» The problem
The lines to return are those from the one containing "Write the build123d" down to the one containing "seat_gap = 0.1", inclusive; return them exactly and nothing else.

» Extracted entries
* BEGIN *

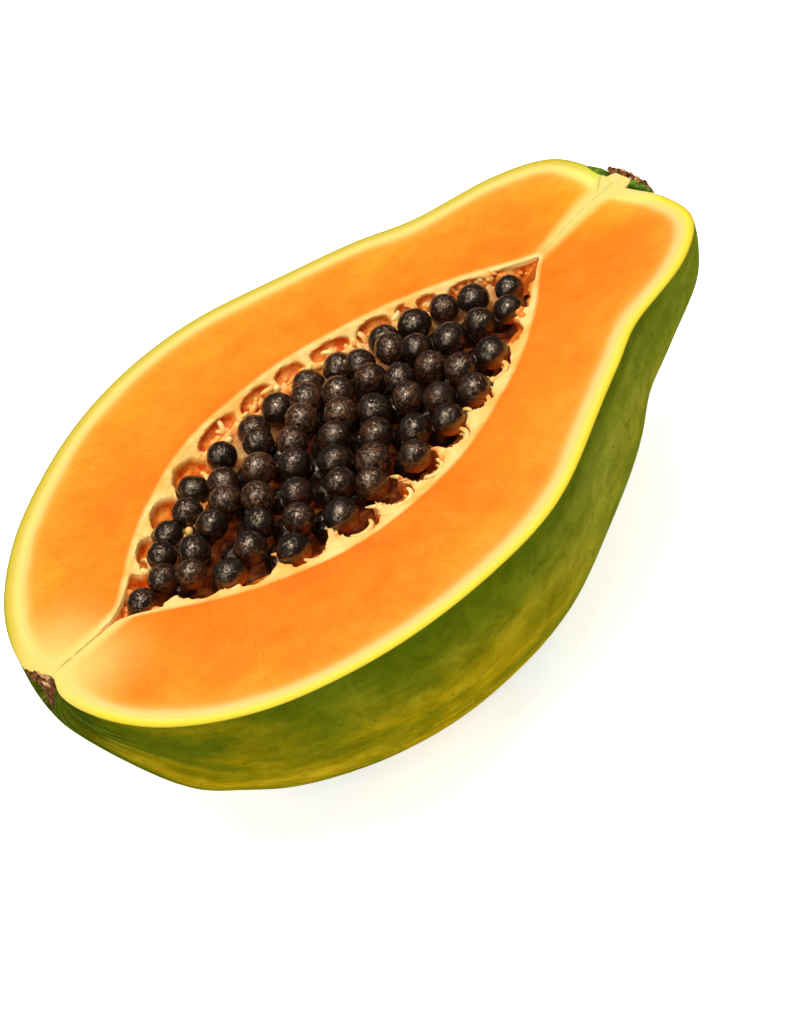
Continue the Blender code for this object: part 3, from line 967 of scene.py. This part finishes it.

* END *
* BEGIN *

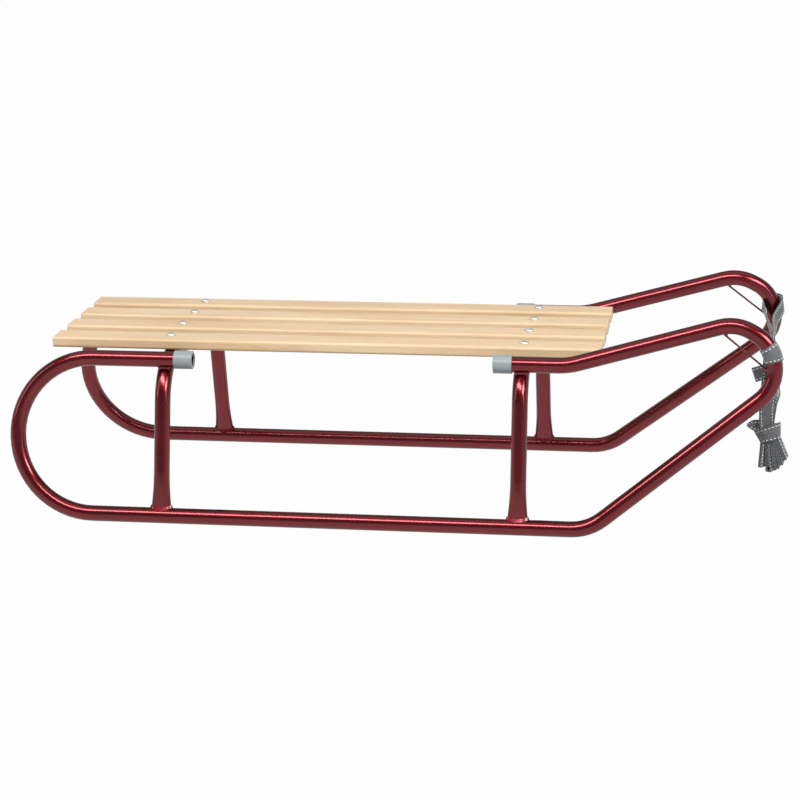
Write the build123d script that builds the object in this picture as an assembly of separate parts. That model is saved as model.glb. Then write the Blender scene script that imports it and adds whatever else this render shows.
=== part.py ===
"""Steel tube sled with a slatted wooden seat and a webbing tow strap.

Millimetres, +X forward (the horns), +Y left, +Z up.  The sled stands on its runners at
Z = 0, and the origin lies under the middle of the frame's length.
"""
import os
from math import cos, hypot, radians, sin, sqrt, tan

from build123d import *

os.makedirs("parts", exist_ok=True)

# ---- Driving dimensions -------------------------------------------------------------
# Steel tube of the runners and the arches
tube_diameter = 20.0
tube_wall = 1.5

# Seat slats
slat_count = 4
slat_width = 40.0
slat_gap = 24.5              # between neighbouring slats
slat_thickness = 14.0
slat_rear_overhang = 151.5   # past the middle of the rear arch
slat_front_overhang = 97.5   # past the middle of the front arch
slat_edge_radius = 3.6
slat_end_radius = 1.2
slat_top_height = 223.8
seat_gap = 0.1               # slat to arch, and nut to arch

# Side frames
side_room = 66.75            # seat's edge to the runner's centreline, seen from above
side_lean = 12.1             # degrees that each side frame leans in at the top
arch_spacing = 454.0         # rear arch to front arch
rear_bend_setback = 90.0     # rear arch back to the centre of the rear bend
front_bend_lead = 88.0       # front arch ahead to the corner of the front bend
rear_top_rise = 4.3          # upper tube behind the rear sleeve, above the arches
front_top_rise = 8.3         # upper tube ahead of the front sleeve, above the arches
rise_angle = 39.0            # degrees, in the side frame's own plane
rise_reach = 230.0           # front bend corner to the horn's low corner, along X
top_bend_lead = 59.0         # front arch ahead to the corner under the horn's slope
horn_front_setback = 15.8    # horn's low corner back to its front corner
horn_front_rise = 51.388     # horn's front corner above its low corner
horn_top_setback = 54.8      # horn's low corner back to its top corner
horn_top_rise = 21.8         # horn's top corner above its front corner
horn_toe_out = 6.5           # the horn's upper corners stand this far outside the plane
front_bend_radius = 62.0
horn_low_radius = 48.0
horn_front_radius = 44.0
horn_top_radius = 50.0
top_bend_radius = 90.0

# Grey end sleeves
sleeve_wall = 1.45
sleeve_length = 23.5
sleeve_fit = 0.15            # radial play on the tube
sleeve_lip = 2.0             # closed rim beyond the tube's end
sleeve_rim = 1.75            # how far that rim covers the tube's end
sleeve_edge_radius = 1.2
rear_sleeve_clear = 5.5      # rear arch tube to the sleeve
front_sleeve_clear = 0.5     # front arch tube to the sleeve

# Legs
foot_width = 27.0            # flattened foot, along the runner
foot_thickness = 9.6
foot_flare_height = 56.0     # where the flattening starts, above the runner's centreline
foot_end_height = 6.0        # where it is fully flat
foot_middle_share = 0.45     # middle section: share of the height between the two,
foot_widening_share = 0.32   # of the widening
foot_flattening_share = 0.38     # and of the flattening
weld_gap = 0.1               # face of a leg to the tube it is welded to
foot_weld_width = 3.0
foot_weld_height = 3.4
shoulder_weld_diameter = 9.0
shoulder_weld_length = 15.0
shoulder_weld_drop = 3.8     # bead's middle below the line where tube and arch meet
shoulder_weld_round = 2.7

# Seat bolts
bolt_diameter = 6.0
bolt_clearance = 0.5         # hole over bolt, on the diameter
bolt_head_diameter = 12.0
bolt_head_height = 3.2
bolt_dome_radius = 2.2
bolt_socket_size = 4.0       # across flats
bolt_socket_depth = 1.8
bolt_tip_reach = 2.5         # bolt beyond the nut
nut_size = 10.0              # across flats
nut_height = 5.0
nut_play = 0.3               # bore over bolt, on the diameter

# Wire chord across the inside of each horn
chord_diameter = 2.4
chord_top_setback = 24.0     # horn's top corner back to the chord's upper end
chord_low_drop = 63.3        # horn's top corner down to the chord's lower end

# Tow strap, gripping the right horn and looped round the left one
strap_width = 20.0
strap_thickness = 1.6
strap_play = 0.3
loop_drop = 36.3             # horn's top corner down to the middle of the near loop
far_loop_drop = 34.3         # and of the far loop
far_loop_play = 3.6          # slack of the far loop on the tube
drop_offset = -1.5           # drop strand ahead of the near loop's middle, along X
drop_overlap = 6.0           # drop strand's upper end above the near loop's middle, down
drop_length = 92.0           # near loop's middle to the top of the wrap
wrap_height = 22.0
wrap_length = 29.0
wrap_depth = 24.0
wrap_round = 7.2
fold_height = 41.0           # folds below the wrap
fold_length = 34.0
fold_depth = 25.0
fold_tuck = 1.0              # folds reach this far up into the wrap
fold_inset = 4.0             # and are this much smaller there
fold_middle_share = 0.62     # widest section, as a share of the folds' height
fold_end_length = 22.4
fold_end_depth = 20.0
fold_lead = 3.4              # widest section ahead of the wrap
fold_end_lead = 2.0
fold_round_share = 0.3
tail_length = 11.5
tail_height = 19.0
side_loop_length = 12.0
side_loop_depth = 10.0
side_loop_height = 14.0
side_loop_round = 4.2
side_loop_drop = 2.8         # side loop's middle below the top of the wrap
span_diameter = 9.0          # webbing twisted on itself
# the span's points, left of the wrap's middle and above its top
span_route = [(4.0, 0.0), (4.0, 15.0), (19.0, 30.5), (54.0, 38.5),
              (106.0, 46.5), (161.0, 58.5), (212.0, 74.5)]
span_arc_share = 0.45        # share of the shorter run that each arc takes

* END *
* BEGIN *

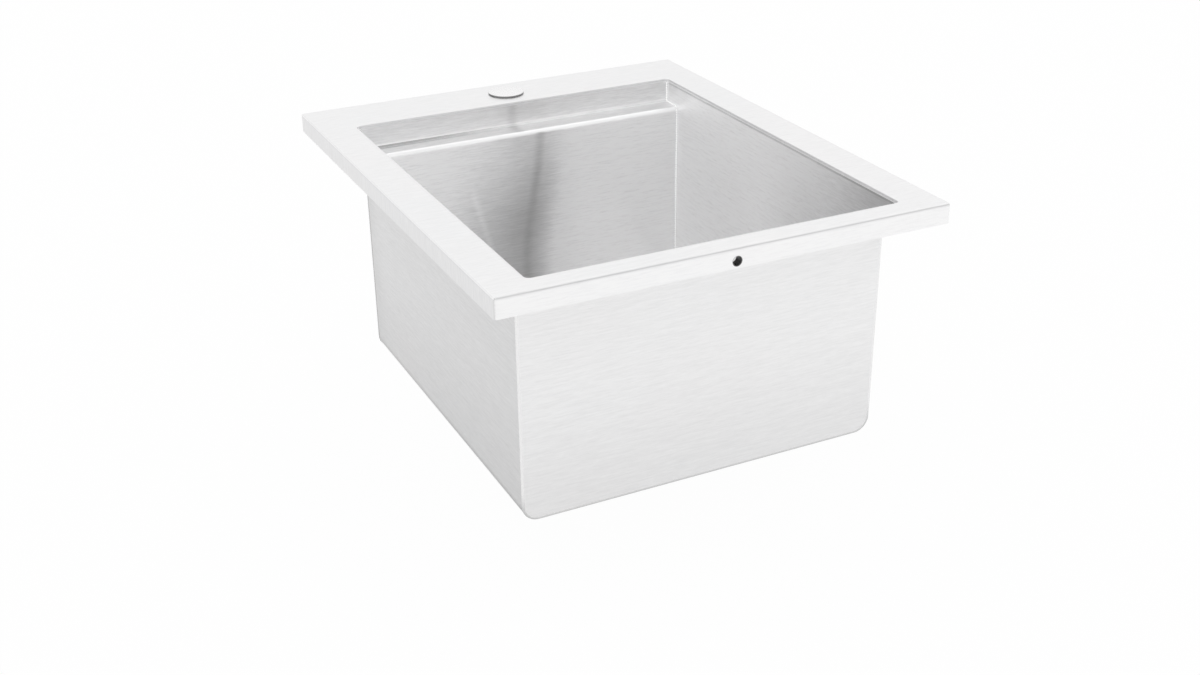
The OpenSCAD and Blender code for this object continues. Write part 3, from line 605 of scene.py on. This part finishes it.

* END *

» Task answer
Write the build123d script that builds the object in this picture as an assembly of separate parts. That model is saved as model.glb. Then write the Blender scene script that imports it and adds whatever else this render shows.
=== part.py ===
"""Steel tube sled with a slatted wooden seat and a webbing tow strap.

Millimetres, +X forward (the horns), +Y left, +Z up.  The sled stands on its runners at
Z = 0, and the origin lies under the middle of the frame's length.
"""
import os
from math import cos, hypot, radians, sin, sqrt, tan

from build123d import *

os.makedirs("parts", exist_ok=True)

# ---- Driving dimensions -------------------------------------------------------------
# Steel tube of the runners and the arches
tube_diameter = 20.0
tube_wall = 1.5

# Seat slats
slat_count = 4
slat_width = 40.0
slat_gap = 24.5              # between neighbouring slats
slat_thickness = 14.0
slat_rear_overhang = 151.5   # past the middle of the rear arch
slat_front_overhang = 97.5   # past the middle of the front arch
slat_edge_radius = 3.6
slat_end_radius = 1.2
slat_top_height = 223.8
seat_gap = 0.1               # slat to arch, and nut to arch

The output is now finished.